GOAL — Every line of the records below should be restated exactly.

DATA —

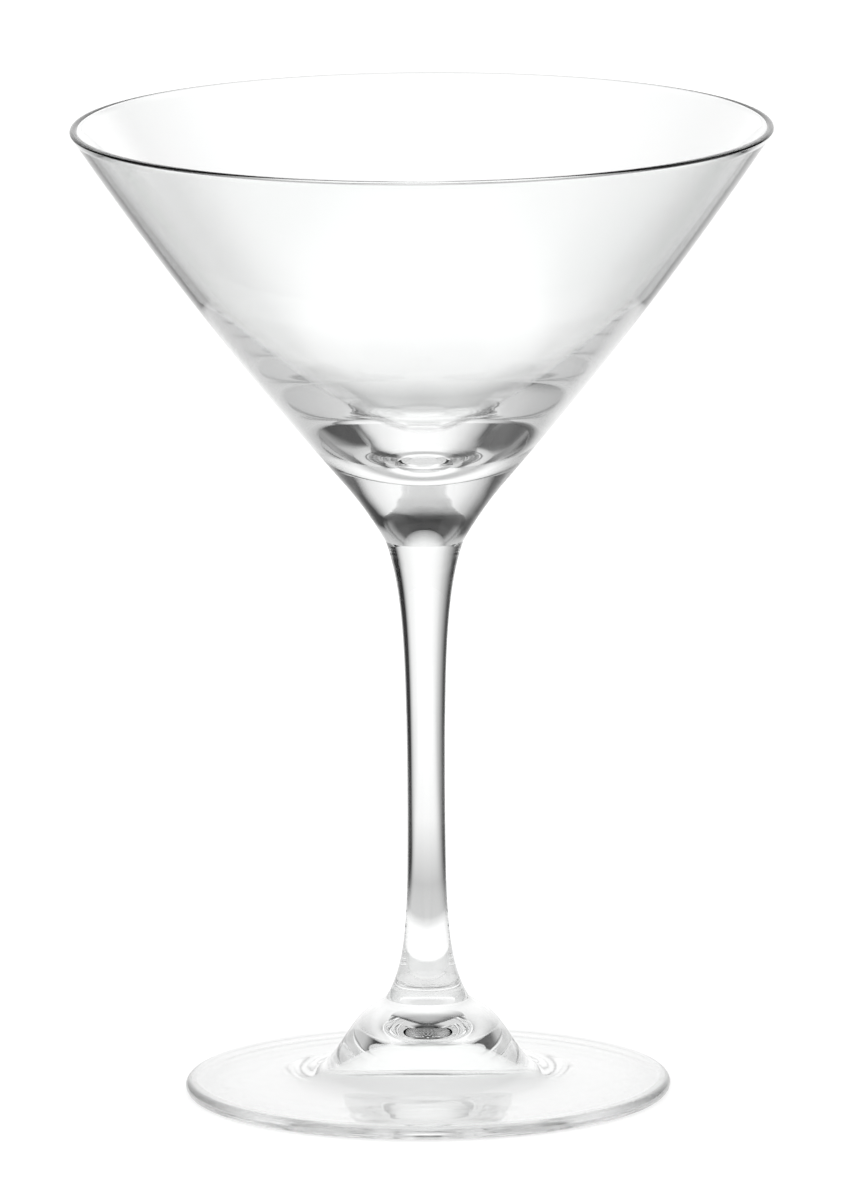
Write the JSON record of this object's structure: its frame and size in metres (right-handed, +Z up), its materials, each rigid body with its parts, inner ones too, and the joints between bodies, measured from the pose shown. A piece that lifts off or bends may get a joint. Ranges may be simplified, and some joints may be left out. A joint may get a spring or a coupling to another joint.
{
  "type": "martini glass",
  "caption": "Clear stemmed cocktail glass with a wide cone-shaped bowl, a thick solid bottom, a slim drawn stem and a flat round foot.",
  "frame": {"origin": "centre of the foot, on the table that the glass stands on", "axes": "+Z runs up the glass's own axis to the rim; the glass is round, so +X and +Y are any two square directions across it"},
  "size_m": [0.118, 0.118, 0.165],
  "materials": {
    "bowl_glass": "fire-polished clear glass",
    "stem_glass": "fire-polished clear glass",
    "foot_glass": "fire-polished clear glass"
  },
  "bodies": {
    "root": {"bowl": "bowl_glass", "stem": "stem_glass", "foot": "foot_glass"}
  },
  "joints": []
}
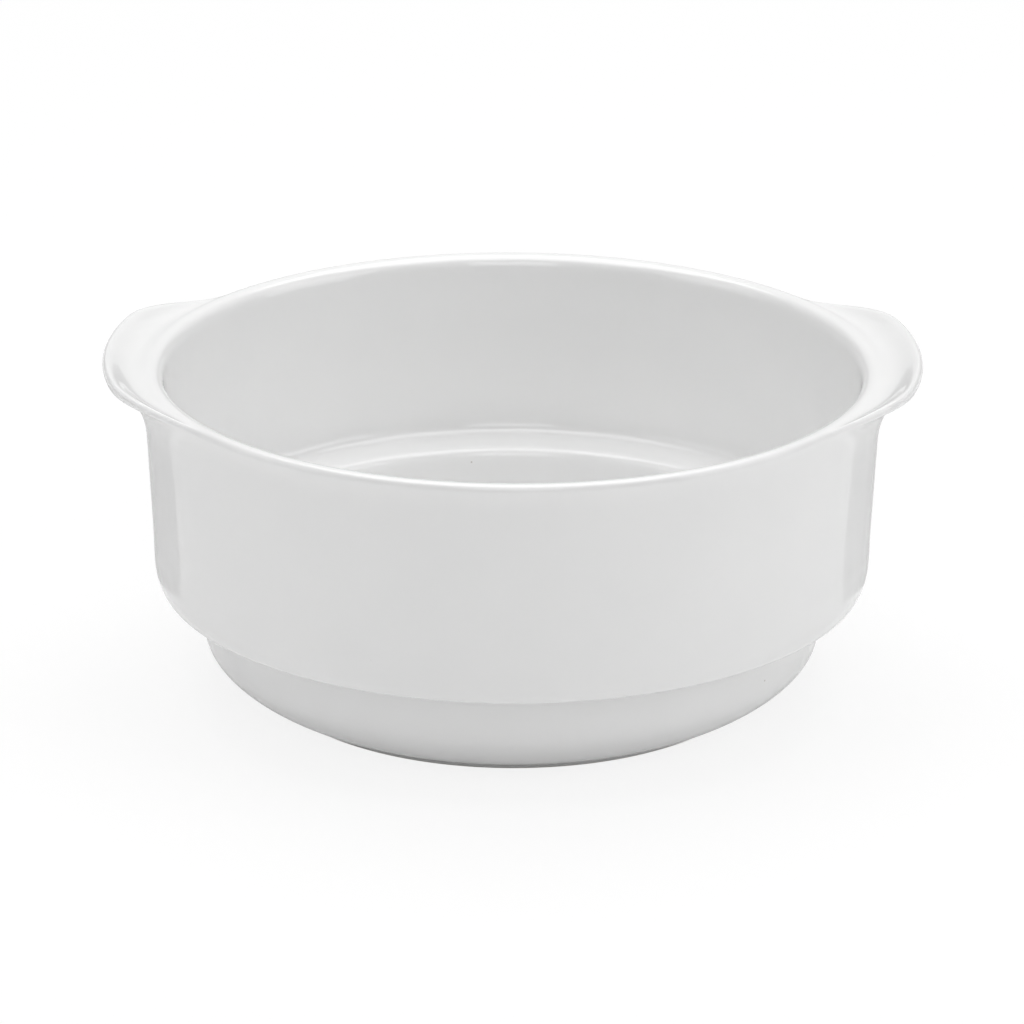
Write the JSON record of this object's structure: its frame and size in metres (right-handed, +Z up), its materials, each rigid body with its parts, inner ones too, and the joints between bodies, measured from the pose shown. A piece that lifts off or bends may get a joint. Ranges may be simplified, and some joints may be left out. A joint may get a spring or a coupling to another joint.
{
  "type": "soup bowl",
  "caption": "Stackable white porcelain soup bowl with straight walls, a stepped stacking band, a foot ring and a flat lug on each side of the rim.",
  "frame": {"origin": "middle of the foot ring's resting face, under the bowl's axis", "axes": "+Z up along the bowl's axis, +X through the middle of one lug, +Y completes the frame"},
  "size_m": [0.1398, 0.1264, 0.0595],
  "materials": {
    "porcelain": "clear glossy glaze over white porcelain, bare on the ground face of the foot ring"
  },
  "bodies": {
    "root": {"bowl": "porcelain"}
  },
  "joints": []
}
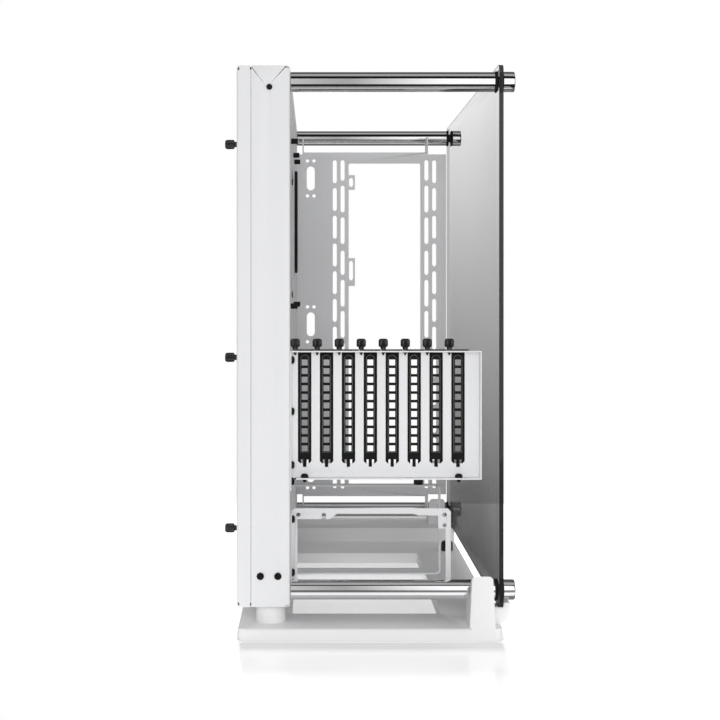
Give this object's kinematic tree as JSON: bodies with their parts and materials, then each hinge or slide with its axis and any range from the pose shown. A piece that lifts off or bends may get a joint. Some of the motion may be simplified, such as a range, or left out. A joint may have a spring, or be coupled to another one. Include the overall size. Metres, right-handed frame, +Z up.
{
  "type": "open air test bench",
  "caption": "Open-frame computer case: a flat steel body on a low stand, a glass side panel on chrome rods, and slot, radiator and power supply brackets.",
  "frame": {"origin": "on the floor, midway along the overall length and width", "axes": "+Z up, +X from the steel body towards the glass, -Y towards the narrow rear side seen in the picture"},
  "size_m": [0.2672, 0.5098, 0.5261],
  "materials": {
    "white_steel": "satin powder coat",
    "white_plastic": "satin",
    "black_steel": "satin black",
    "black_paint": "satin black",
    "black_plastic": "matt",
    "black_rubber": "matt",
    "chrome": "polished",
    "tinted_glass": "clear grey",
    "port_steel": "bright",
    "board": "satin"
  },
  "bodies": {
    "bench": {"audio_jack": "black_plastic", "back_cover": "white_steel", "board_standoffs": "black_steel", "cable_grommet": "black_rubber", "cap_far_low": "chrome", "cap_far_top": "chrome", "cap_near_low": "chrome", "cap_near_top": "chrome", "column_far": "white_plastic", "column_near": "white_plastic", "cover_rail_far": "white_steel", "cover_rail_near": "white_steel", "cover_thumbscrews": "black_steel", "drive_bracket_lower": "white_steel", "drive_bracket_upper": "white_steel", "far_side_screws": "black_steel", "glass_panel": "tinted_glass", "inner_washers": "black_rubber", "main_tray": "white_steel", "near_side_screws": "black_steel", "outer_washers": "black_rubber", "port_board": "board", "port_panel": "white_plastic", "power_bracket": "white_steel", "power_bracket_screws": "black_steel", "power_strap": "white_steel", "radiator_bracket": "white_steel", "radiator_bracket_screws": "black_steel", "rod_far_low": "chrome", "rod_far_top": "chrome", "rod_near_low": "chrome", "rod_near_top": "chrome", "rod_screws": "black_steel", "slot_bracket": "white_steel", "slot_bracket_foot_screws": "black_steel", "slot_bracket_screws": "black_steel", "slot_cover_1": "black_paint", "slot_cover_2": "black_paint", "slot_cover_3": "black_paint", "slot_cover_4": "black_paint", "slot_cover_5": "black_paint", "slot_cover_6": "black_paint", "slot_cover_7": "black_paint", "slot_cover_8": "black_paint", "slot_thumbscrews": "black_steel", "small_port": "port_steel", "stand": "white_plastic", "stand_feet": "black_rubber", "stand_knob": "black_plastic", "strap_knob": "black_plastic", "strap_screw": "black_steel", "usb_port_lower": "port_steel", "usb_port_upper": "port_steel"},
    "power": {"power_button": "white_plastic"},
    "reset": {"reset_button": "white_plastic"}
  },
  "joints": [
    {"name": "power_press", "type": "slide", "parent": "bench", "child": "power", "axis": [0, -1, 0], "range_m": [0, 0.0015], "stiffness_N_per_m": 700, "springref_m": -0.0005},
    {"name": "reset_press", "type": "slide", "parent": "bench", "child": "reset", "axis": [0, -1, 0], "range_m": [0, 0.0015], "stiffness_N_per_m": 400, "springref_m": -0.0005}
  ]
}
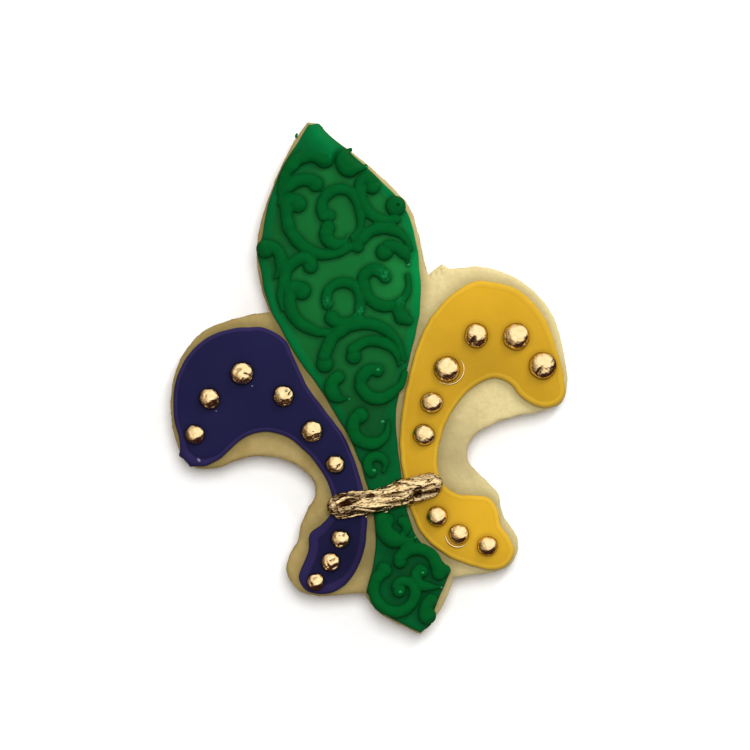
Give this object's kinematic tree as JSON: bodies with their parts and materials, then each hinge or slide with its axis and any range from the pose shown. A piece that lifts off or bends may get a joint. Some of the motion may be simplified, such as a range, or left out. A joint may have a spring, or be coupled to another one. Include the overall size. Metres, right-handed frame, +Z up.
{
  "type": "decorated butter cookie",
  "caption": "Flat butter cookie cut as a fleur-de-lis, flooded with purple, green and yellow icing, with piped green scrolls, golden dots and a golden band.",
  "frame": {"origin": "middle of the cookie's box, on the flat underside that it lies on", "axes": "+Z up out of the decorated face, +Y from the foot of the stem to the tip of the tall petal"},
  "size_m": [0.083, 0.1094, 0.011],
  "materials": {
    "cookie": "matt baked butter dough, pale with faintly browned edges",
    "purple_icing": "dried icing, satin, deep purple",
    "green_icing": "dried icing, satin, deep green",
    "yellow_icing": "dried icing, satin, warm golden yellow",
    "gold_paint": "edible metallic gold paint, bright and a little streaky, over icing"
  },
  "bodies": {
    "root": {"cookie": "cookie", "icing_purple": "purple_icing", "icing_green": "green_icing", "icing_yellow": "yellow_icing", "scroll_1": "green_icing", "scroll_2": "green_icing", "scroll_3": "green_icing", "scroll_4": "green_icing", "scroll_5": "green_icing", "scroll_6": "green_icing", "scroll_7": "green_icing", "scroll_8": "green_icing", "scroll_9": "green_icing", "scroll_10": "green_icing", "scroll_11": "green_icing", "scroll_12": "green_icing", "scroll_13": "green_icing", "scroll_14": "green_icing", "scroll_15": "green_icing", "dot_purple_1": "gold_paint", "dot_purple_2": "gold_paint", "dot_purple_3": "gold_paint", "dot_purple_4": "gold_paint", "dot_purple_5": "gold_paint", "dot_purple_6": "gold_paint", "dot_purple_7": "gold_paint", "dot_purple_8": "gold_paint", "dot_purple_9": "gold_paint", "dot_yellow_1": "gold_paint", "dot_yellow_2": "gold_paint", "dot_yellow_3": "gold_paint", "dot_yellow_4": "gold_paint", "dot_yellow_5": "gold_paint", "dot_yellow_6": "gold_paint", "dot_yellow_7": "gold_paint", "dot_yellow_8": "gold_paint", "dot_yellow_9": "gold_paint", "band": "gold_paint"}
  },
  "joints": []
}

SOLUTION TO THE EXERCISE —
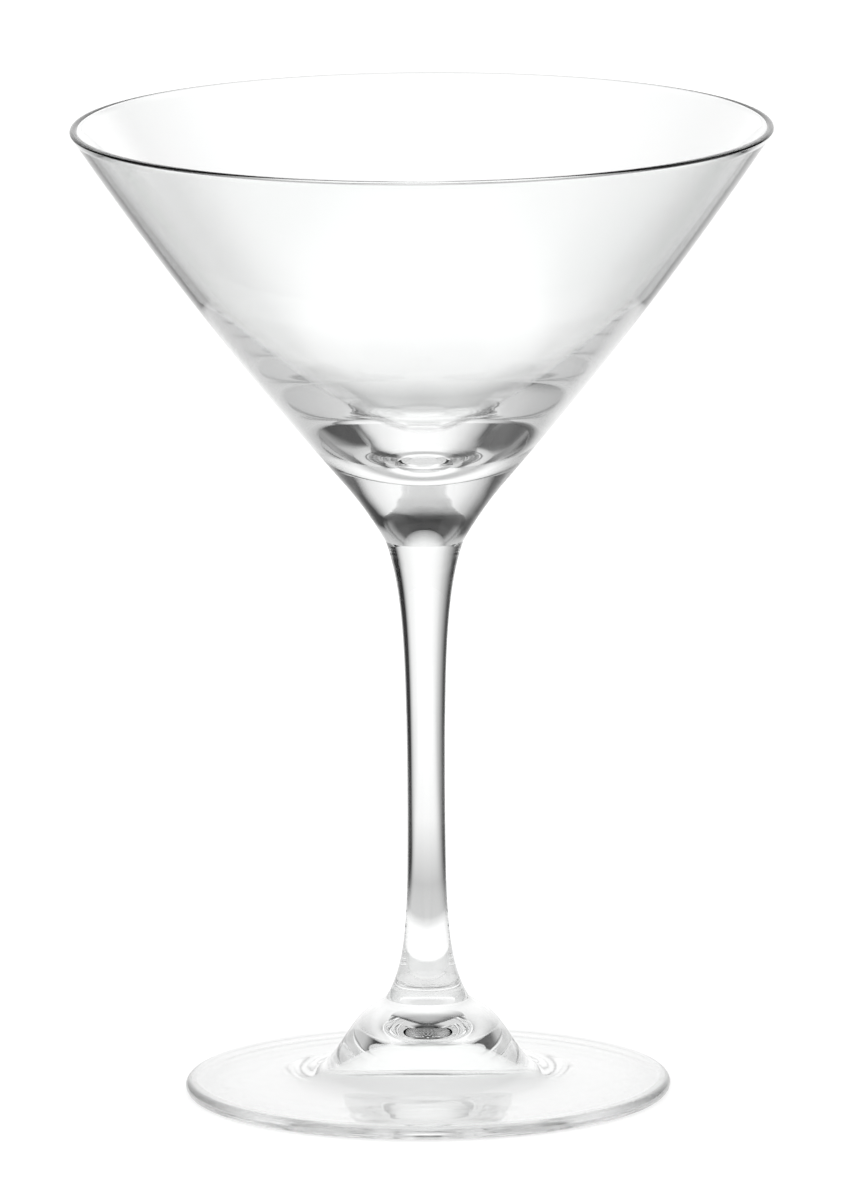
Write the JSON record of this object's structure: its frame and size in metres (right-handed, +Z up), its materials, each rigid body with its parts, inner ones too, and the joints between bodies, measured from the pose shown. A piece that lifts off or bends may get a joint. Ranges may be simplified, and some joints may be left out. A joint may get a spring or a coupling to another joint.
{
  "type": "martini glass",
  "caption": "Clear stemmed cocktail glass with a wide cone-shaped bowl, a thick solid bottom, a slim drawn stem and a flat round foot.",
  "frame": {"origin": "centre of the foot, on the table that the glass stands on", "axes": "+Z runs up the glass's own axis to the rim; the glass is round, so +X and +Y are any two square directions across it"},
  "size_m": [0.118, 0.118, 0.165],
  "materials": {
    "bowl_glass": "fire-polished clear glass",
    "stem_glass": "fire-polished clear glass",
    "foot_glass": "fire-polished clear glass"
  },
  "bodies": {
    "root": {"bowl": "bowl_glass", "stem": "stem_glass", "foot": "foot_glass"}
  },
  "joints": []
}
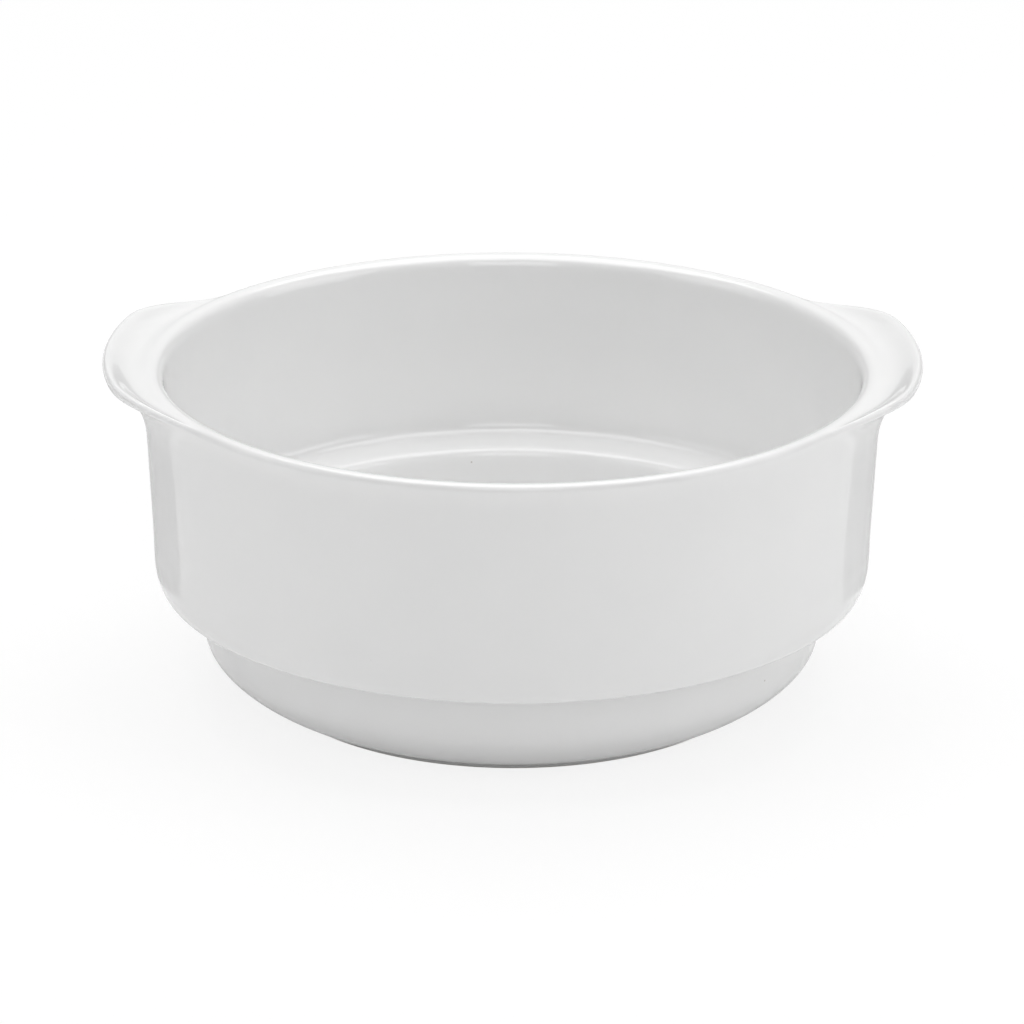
Write the JSON record of this object's structure: its frame and size in metres (right-handed, +Z up), its materials, each rigid body with its parts, inner ones too, and the joints between bodies, measured from the pose shown. A piece that lifts off or bends may get a joint. Ranges may be simplified, and some joints may be left out. A joint may get a spring or a coupling to another joint.
{
  "type": "soup bowl",
  "caption": "Stackable white porcelain soup bowl with straight walls, a stepped stacking band, a foot ring and a flat lug on each side of the rim.",
  "frame": {"origin": "middle of the foot ring's resting face, under the bowl's axis", "axes": "+Z up along the bowl's axis, +X through the middle of one lug, +Y completes the frame"},
  "size_m": [0.1398, 0.1264, 0.0595],
  "materials": {
    "porcelain": "clear glossy glaze over white porcelain, bare on the ground face of the foot ring"
  },
  "bodies": {
    "root": {"bowl": "porcelain"}
  },
  "joints": []
}
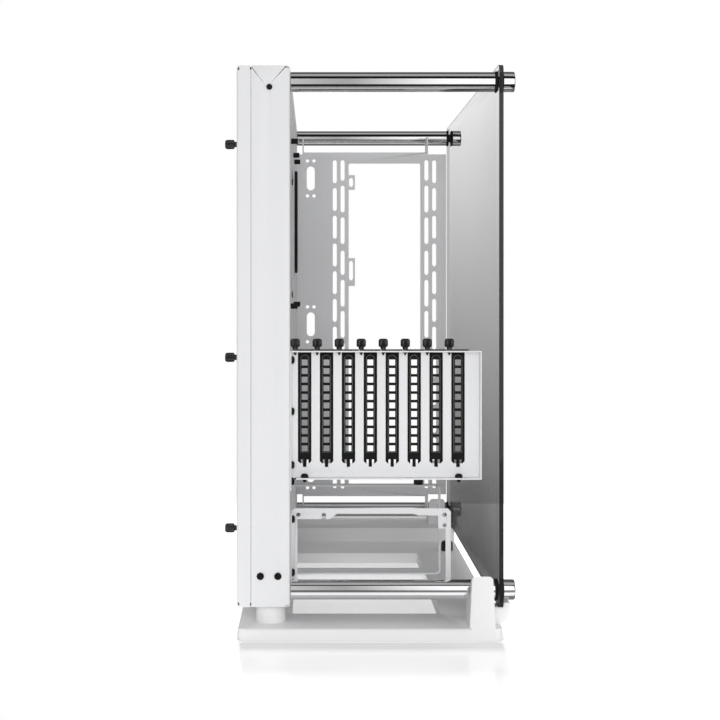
Give this object's kinematic tree as JSON: bodies with their parts and materials, then each hinge or slide with its axis and any range from the pose shown. A piece that lifts off or bends may get a joint. Some of the motion may be simplified, such as a range, or left out. A joint may have a spring, or be coupled to another one. Include the overall size. Metres, right-handed frame, +Z up.
{
  "type": "open air test bench",
  "caption": "Open-frame computer case: a flat steel body on a low stand, a glass side panel on chrome rods, and slot, radiator and power supply brackets.",
  "frame": {"origin": "on the floor, midway along the overall length and width", "axes": "+Z up, +X from the steel body towards the glass, -Y towards the narrow rear side seen in the picture"},
  "size_m": [0.2672, 0.5098, 0.5261],
  "materials": {
    "white_steel": "satin powder coat",
    "white_plastic": "satin",
    "black_steel": "satin black",
    "black_paint": "satin black",
    "black_plastic": "matt",
    "black_rubber": "matt",
    "chrome": "polished",
    "tinted_glass": "clear grey",
    "port_steel": "bright",
    "board": "satin"
  },
  "bodies": {
    "bench": {"audio_jack": "black_plastic", "back_cover": "white_steel", "board_standoffs": "black_steel", "cable_grommet": "black_rubber", "cap_far_low": "chrome", "cap_far_top": "chrome", "cap_near_low": "chrome", "cap_near_top": "chrome", "column_far": "white_plastic", "column_near": "white_plastic", "cover_rail_far": "white_steel", "cover_rail_near": "white_steel", "cover_thumbscrews": "black_steel", "drive_bracket_lower": "white_steel", "drive_bracket_upper": "white_steel", "far_side_screws": "black_steel", "glass_panel": "tinted_glass", "inner_washers": "black_rubber", "main_tray": "white_steel", "near_side_screws": "black_steel", "outer_washers": "black_rubber", "port_board": "board", "port_panel": "white_plastic", "power_bracket": "white_steel", "power_bracket_screws": "black_steel", "power_strap": "white_steel", "radiator_bracket": "white_steel", "radiator_bracket_screws": "black_steel", "rod_far_low": "chrome", "rod_far_top": "chrome", "rod_near_low": "chrome", "rod_near_top": "chrome", "rod_screws": "black_steel", "slot_bracket": "white_steel", "slot_bracket_foot_screws": "black_steel", "slot_bracket_screws": "black_steel", "slot_cover_1": "black_paint", "slot_cover_2": "black_paint", "slot_cover_3": "black_paint", "slot_cover_4": "black_paint", "slot_cover_5": "black_paint", "slot_cover_6": "black_paint", "slot_cover_7": "black_paint", "slot_cover_8": "black_paint", "slot_thumbscrews": "black_steel", "small_port": "port_steel", "stand": "white_plastic", "stand_feet": "black_rubber", "stand_knob": "black_plastic", "strap_knob": "black_plastic", "strap_screw": "black_steel", "usb_port_lower": "port_steel", "usb_port_upper": "port_steel"},
    "power": {"power_button": "white_plastic"},
    "reset": {"reset_button": "white_plastic"}
  },
  "joints": [
    {"name": "power_press", "type": "slide", "parent": "bench", "child": "power", "axis": [0, -1, 0], "range_m": [0, 0.0015], "stiffness_N_per_m": 700, "springref_m": -0.0005},
    {"name": "reset_press", "type": "slide", "parent": "bench", "child": "reset", "axis": [0, -1, 0], "range_m": [0, 0.0015], "stiffness_N_per_m": 400, "springref_m": -0.0005}
  ]
}
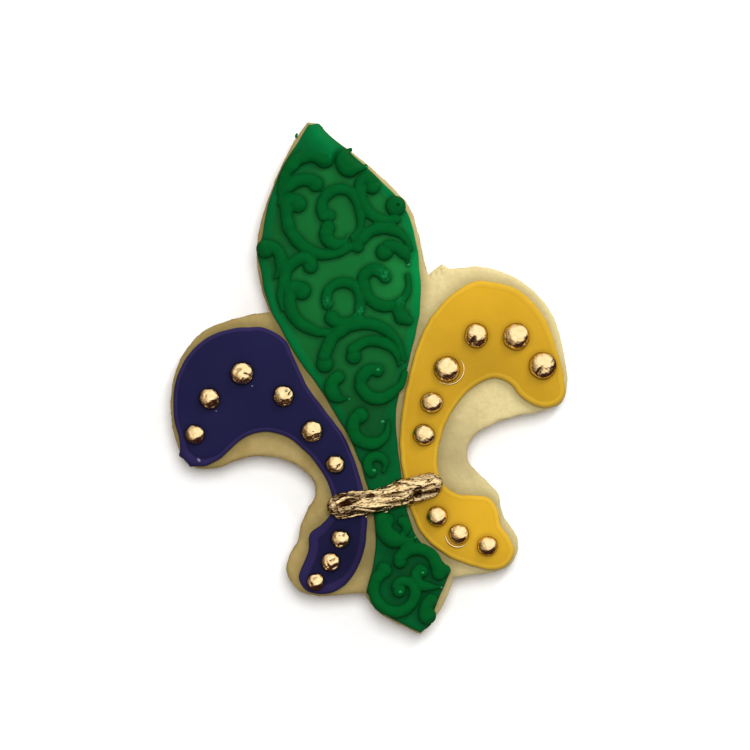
Give this object's kinematic tree as JSON: bodies with their parts and materials, then each hinge or slide with its axis and any range from the pose shown. A piece that lifts off or bends may get a joint. Some of the motion may be simplified, such as a range, or left out. A joint may have a spring, or be coupled to another one. Include the overall size. Metres, right-handed frame, +Z up.
{
  "type": "decorated butter cookie",
  "caption": "Flat butter cookie cut as a fleur-de-lis, flooded with purple, green and yellow icing, with piped green scrolls, golden dots and a golden band.",
  "frame": {"origin": "middle of the cookie's box, on the flat underside that it lies on", "axes": "+Z up out of the decorated face, +Y from the foot of the stem to the tip of the tall petal"},
  "size_m": [0.083, 0.1094, 0.011],
  "materials": {
    "cookie": "matt baked butter dough, pale with faintly browned edges",
    "purple_icing": "dried icing, satin, deep purple",
    "green_icing": "dried icing, satin, deep green",
    "yellow_icing": "dried icing, satin, warm golden yellow",
    "gold_paint": "edible metallic gold paint, bright and a little streaky, over icing"
  },
  "bodies": {
    "root": {"cookie": "cookie", "icing_purple": "purple_icing", "icing_green": "green_icing", "icing_yellow": "yellow_icing", "scroll_1": "green_icing", "scroll_2": "green_icing", "scroll_3": "green_icing", "scroll_4": "green_icing", "scroll_5": "green_icing", "scroll_6": "green_icing", "scroll_7": "green_icing", "scroll_8": "green_icing", "scroll_9": "green_icing", "scroll_10": "green_icing", "scroll_11": "green_icing", "scroll_12": "green_icing", "scroll_13": "green_icing", "scroll_14": "green_icing", "scroll_15": "green_icing", "dot_purple_1": "gold_paint", "dot_purple_2": "gold_paint", "dot_purple_3": "gold_paint", "dot_purple_4": "gold_paint", "dot_purple_5": "gold_paint", "dot_purple_6": "gold_paint", "dot_purple_7": "gold_paint", "dot_purple_8": "gold_paint", "dot_purple_9": "gold_paint", "dot_yellow_1": "gold_paint", "dot_yellow_2": "gold_paint", "dot_yellow_3": "gold_paint", "dot_yellow_4": "gold_paint", "dot_yellow_5": "gold_paint", "dot_yellow_6": "gold_paint", "dot_yellow_7": "gold_paint", "dot_yellow_8": "gold_paint", "dot_yellow_9": "gold_paint", "band": "gold_paint"}
  },
  "joints": []
}